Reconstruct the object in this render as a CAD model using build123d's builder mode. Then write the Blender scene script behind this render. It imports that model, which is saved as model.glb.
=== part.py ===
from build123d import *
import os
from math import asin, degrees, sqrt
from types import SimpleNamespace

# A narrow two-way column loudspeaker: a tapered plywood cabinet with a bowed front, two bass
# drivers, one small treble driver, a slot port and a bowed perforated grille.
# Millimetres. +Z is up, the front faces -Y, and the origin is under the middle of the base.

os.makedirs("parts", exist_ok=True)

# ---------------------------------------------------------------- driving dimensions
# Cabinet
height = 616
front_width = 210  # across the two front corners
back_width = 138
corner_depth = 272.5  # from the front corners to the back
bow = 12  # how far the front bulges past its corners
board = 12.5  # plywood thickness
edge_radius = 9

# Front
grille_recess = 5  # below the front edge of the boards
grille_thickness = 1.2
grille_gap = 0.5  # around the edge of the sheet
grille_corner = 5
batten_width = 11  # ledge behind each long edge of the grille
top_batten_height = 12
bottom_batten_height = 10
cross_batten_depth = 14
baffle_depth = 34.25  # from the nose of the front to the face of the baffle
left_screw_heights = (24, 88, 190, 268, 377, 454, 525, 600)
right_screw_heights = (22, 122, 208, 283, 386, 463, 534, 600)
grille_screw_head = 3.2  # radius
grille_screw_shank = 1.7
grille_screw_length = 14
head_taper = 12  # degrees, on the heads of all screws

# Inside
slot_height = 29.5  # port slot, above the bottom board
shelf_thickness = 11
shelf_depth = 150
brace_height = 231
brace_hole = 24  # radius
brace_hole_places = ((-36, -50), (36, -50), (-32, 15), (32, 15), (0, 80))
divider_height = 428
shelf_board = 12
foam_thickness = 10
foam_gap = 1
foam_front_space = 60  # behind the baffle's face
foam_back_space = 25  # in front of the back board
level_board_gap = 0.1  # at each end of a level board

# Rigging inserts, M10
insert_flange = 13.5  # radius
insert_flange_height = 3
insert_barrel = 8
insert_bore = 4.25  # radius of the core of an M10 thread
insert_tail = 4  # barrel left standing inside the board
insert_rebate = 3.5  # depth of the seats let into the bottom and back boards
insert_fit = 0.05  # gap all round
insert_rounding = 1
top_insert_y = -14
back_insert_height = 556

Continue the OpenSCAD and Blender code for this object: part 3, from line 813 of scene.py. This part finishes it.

####################

## Aim
Quote exactly the opening line of the material above and every line after it, up to and including the line that contains "from types import SimpleNamespace".

## Exercise response
Reconstruct the object in this render as a CAD model using build123d's builder mode. Then write the Blender scene script behind this render. It imports that model, which is saved as model.glb.
=== part.py ===
from build123d import *
import os
from math import asin, degrees, sqrt
from types import SimpleNamespace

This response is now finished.